WORK INSTRUCTIONS
Work through the material below line by line and say how many lines include the word "before". Only the number, please.
<<<<
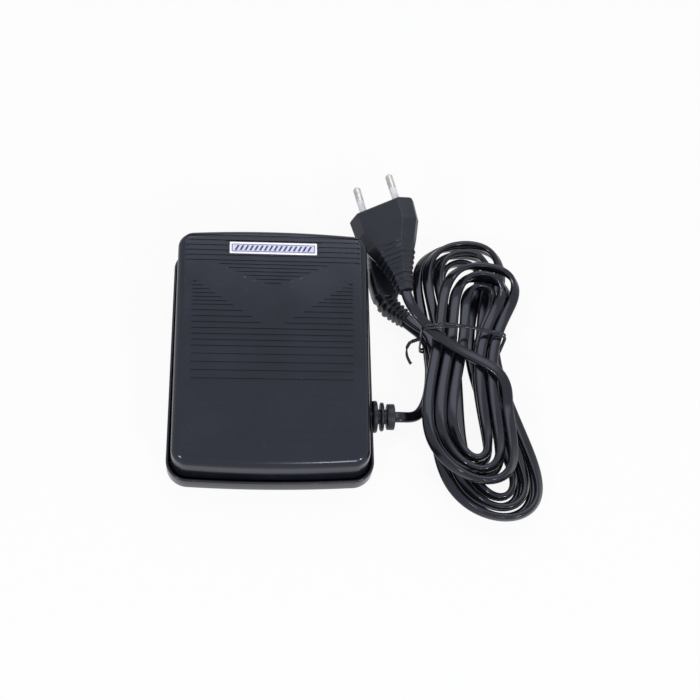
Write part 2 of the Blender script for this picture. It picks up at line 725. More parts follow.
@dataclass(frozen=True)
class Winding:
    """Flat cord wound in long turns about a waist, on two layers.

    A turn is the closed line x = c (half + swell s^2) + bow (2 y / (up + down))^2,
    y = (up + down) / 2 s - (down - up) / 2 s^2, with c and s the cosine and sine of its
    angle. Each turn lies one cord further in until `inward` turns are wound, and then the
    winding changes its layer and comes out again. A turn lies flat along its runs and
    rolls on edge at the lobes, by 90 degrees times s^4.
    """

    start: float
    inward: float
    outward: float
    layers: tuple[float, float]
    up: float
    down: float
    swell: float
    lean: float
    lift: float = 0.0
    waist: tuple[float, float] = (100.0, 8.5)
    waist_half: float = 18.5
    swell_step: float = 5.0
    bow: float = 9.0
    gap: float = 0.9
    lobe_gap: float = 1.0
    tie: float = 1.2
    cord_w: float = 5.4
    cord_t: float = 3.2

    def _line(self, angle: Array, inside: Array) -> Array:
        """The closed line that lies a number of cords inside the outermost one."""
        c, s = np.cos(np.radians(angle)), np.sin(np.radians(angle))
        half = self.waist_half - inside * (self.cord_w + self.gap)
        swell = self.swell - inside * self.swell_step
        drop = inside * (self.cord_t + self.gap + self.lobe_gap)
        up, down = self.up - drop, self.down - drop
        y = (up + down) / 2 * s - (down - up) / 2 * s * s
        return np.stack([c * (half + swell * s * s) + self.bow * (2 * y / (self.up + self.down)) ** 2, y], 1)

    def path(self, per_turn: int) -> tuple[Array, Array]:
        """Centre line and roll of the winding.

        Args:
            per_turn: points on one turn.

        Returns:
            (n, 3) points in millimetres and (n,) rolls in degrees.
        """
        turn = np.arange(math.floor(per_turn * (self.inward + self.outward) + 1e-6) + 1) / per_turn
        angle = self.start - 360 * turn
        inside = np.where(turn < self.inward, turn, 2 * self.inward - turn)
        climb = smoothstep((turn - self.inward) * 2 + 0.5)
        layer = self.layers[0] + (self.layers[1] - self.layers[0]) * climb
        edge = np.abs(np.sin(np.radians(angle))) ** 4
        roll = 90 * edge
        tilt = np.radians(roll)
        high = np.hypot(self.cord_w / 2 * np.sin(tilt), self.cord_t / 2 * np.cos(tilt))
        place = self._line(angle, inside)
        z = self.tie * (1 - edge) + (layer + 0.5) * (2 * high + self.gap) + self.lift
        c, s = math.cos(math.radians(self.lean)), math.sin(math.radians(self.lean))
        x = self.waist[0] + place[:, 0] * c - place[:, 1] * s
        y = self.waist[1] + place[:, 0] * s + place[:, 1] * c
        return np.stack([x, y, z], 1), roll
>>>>
<<<<
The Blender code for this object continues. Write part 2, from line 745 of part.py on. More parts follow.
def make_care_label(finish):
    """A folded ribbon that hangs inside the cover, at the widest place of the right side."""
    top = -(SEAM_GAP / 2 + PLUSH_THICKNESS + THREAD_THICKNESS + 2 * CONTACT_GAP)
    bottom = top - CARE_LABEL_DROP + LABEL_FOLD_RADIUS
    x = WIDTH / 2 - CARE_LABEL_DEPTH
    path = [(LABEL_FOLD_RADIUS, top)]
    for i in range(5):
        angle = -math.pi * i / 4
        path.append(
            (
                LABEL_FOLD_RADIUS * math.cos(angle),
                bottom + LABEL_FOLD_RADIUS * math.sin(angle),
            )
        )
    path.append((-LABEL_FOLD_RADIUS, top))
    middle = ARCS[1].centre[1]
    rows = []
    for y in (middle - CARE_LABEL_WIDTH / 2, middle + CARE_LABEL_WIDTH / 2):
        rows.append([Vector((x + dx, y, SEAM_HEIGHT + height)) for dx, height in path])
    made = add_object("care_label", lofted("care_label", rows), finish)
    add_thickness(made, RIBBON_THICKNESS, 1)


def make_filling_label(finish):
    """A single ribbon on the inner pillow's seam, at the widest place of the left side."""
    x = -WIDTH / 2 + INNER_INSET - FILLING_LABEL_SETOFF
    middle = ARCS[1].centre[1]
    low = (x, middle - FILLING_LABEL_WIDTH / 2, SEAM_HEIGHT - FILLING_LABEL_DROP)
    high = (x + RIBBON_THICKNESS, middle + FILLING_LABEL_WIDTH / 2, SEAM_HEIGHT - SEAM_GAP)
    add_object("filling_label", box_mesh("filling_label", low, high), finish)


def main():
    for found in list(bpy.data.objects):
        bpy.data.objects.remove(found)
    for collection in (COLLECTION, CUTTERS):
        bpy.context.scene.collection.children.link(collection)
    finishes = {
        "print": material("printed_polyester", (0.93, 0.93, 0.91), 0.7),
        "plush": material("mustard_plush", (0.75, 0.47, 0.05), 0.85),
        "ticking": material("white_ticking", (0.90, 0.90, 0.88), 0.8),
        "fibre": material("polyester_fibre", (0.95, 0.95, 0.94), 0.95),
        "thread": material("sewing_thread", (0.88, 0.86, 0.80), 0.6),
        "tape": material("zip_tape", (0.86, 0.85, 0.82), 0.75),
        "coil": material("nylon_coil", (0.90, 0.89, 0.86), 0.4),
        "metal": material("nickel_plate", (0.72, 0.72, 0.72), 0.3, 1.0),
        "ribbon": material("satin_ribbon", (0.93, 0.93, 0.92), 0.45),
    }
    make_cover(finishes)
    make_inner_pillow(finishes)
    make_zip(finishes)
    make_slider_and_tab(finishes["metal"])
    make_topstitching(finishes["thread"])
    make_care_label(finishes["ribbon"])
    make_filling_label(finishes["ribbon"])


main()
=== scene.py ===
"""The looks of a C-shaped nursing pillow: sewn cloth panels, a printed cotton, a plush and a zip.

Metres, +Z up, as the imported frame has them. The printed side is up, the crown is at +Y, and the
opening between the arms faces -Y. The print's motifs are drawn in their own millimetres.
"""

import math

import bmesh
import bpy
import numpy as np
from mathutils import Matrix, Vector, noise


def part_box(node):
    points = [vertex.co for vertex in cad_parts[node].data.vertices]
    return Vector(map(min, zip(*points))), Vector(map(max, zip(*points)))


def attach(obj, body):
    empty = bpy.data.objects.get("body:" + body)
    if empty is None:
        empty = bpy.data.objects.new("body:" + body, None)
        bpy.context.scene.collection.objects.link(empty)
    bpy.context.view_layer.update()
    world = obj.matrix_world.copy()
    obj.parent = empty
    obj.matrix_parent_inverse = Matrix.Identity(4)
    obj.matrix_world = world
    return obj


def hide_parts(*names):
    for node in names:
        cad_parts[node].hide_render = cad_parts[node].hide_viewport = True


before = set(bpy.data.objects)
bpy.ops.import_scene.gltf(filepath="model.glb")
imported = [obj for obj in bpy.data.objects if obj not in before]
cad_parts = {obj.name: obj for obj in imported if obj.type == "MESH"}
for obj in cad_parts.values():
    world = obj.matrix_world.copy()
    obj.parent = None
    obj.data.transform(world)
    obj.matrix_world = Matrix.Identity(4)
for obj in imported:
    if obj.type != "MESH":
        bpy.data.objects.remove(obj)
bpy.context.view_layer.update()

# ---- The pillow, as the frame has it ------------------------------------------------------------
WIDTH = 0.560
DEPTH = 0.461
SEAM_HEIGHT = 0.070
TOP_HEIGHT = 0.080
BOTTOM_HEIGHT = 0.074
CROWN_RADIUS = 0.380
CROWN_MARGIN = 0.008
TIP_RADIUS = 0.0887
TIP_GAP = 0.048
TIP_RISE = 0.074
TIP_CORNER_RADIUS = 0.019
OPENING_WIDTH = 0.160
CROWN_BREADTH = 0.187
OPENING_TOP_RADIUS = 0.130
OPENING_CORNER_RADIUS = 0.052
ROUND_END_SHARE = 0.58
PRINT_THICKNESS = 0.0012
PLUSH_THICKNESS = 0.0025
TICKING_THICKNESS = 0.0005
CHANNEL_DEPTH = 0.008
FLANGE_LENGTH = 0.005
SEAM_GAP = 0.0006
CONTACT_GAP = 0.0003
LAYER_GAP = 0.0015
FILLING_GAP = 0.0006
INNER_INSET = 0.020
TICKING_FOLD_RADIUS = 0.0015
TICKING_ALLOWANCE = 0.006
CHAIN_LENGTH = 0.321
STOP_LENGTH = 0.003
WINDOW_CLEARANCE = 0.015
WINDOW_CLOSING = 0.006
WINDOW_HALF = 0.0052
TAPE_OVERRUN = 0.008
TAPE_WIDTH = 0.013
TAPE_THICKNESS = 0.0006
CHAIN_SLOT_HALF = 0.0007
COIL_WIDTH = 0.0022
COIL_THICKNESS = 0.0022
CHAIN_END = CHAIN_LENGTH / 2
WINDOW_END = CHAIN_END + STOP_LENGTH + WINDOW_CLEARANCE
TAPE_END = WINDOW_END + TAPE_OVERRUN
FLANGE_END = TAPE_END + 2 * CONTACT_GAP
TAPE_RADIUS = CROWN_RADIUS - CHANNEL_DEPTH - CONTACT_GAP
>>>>
WORKED SOLUTION
2